Peirene are well-known across the blogsphere for their programme of publishing translated novellas, and grouping them into trios under different series titles. Reader For Hire (1986) is part of the ‘Chance Encounter’ series, which is such a fun concept for a group of books.

The chance encounters at the centre of Reader For Hire aren’t entirely unmeditated: Marie-Constance is the reader in question, and she has actively sought to meet new people, to read to them, as ‘it struck me that my voice was really rather nice’. She places a classified ad to that effect – innocently enough. But an attractive 30-something woman offering to go to people’s houses to read to them – in a French novel, no less – raises eyebrows, as Marie-Constance narrates:

Now I’m sitting facing the man at the agency who takes the copy for classified ads. He’s chewing on an extinguished cigarette butt beneath his toothbrush moustache, his eyes pinned on me. It’s difficult to put a spark into dead eyes, but he’s having a go. It’s not up to me to give you advice, he says, but if I were you… I wouldn’t run an ad like that… I really wouldn’t… specially not in a town like ours…. So I ask him why. He nods his head, heaves a sigh, rereads my piece of paper, which he’s fingering helplessly: “Young woman available to read to you in your own home. Works of literature, non-fiction, any sort of book you like.” Then comes my telephone number. You’ll have trouble…
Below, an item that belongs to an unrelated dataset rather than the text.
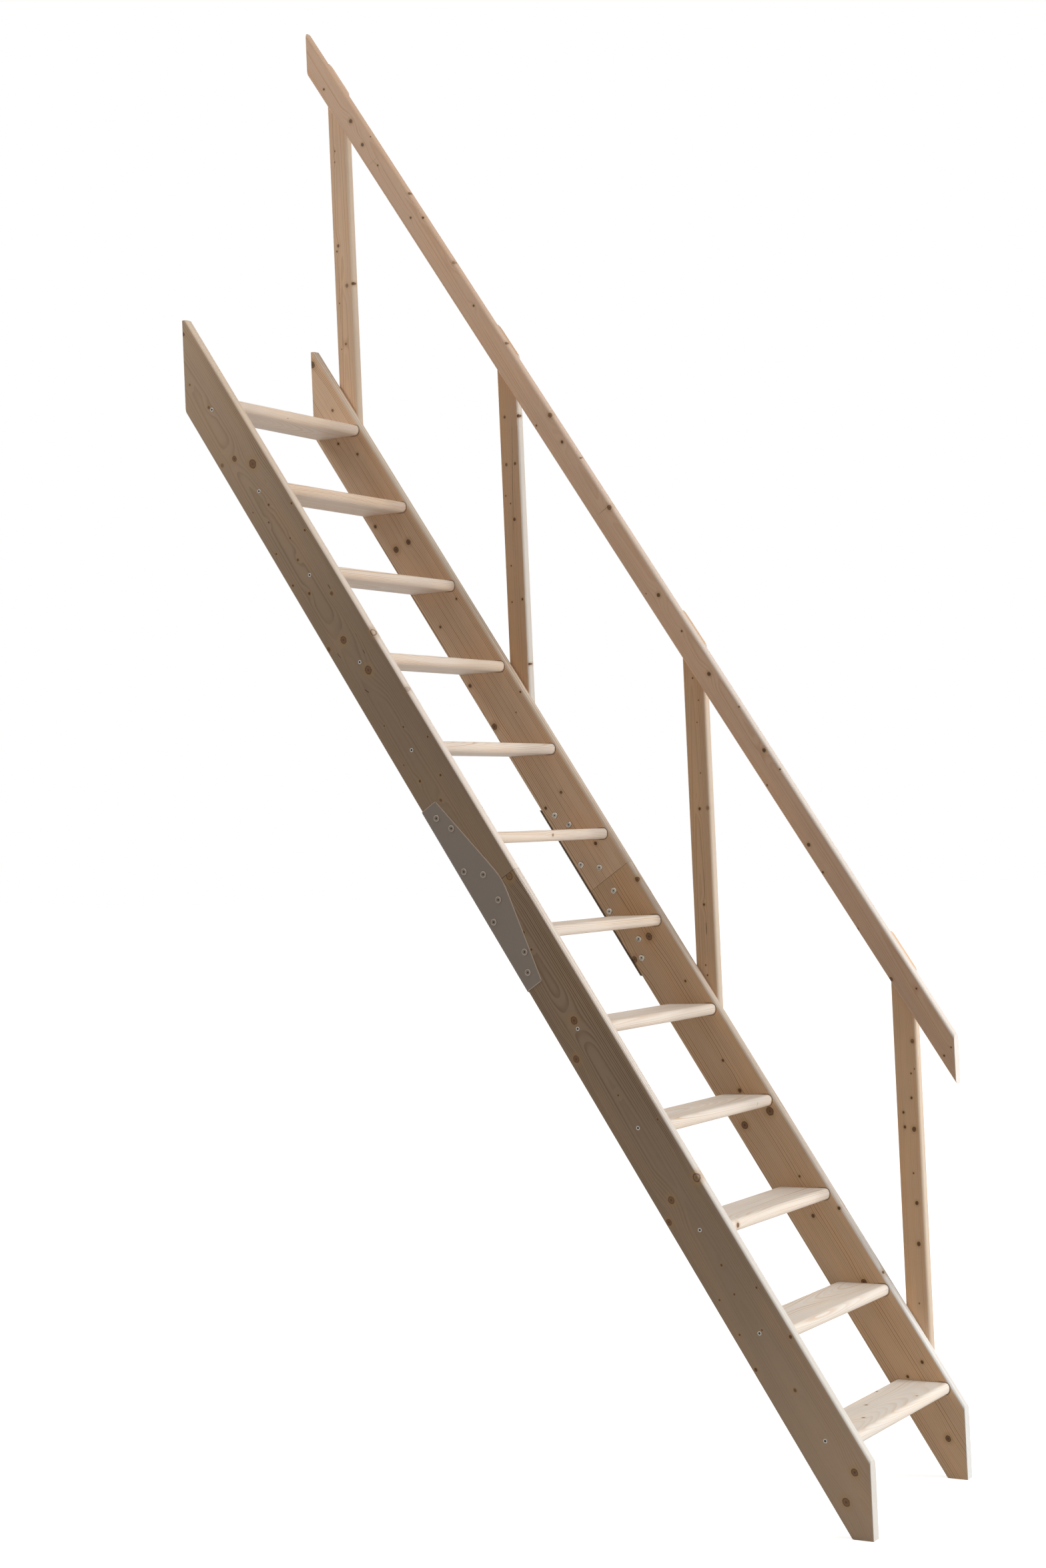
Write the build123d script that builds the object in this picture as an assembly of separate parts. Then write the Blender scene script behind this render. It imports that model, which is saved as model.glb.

Those ellipses are Jean’s own, and the paragraph is at least three times longer than this; you get a sense of the sort of style Jean favours. Marie-Constance is a fairly introspective, spontaneous person, and the prose has a slight rambling feel to it. It is the tale-telling of the naïve innocent – for she seems to expect everybody will understand her motivation, and takes each job as they come.

The jobs in question kick off with a paraplegic teenager who finds her first story (by Maupassant) so exciting that he has some sort of fit. He’s also rather excited by her short skirt; Reader For Hire keeps reverting to a sexualisation that I would quite happily have done without, particularly when Marie-Constance starts having an affair later in the story. It’s almost as though Raymond Jean had started writing a novella about the joys of literature and reading, and then felt that he had to tick one stereotypical box of French writing, and throw in some sex. It adds nothing worthwhile to the story, and takes away a certain charming innocence.

That quibble aside, there is still plenty to delight the bibliophile in this book. Which of us can resist the paean to literature? Even though few of Marie-Constance’s clients seem particularly appreciative (besides the paraplegic teen and the man with other things on his mind, there is an elderly socialist and her self-flagellating servant), the reader can enjoy discussions about the transformative effects of books. And I loved those elements of Reader For Hire so very much.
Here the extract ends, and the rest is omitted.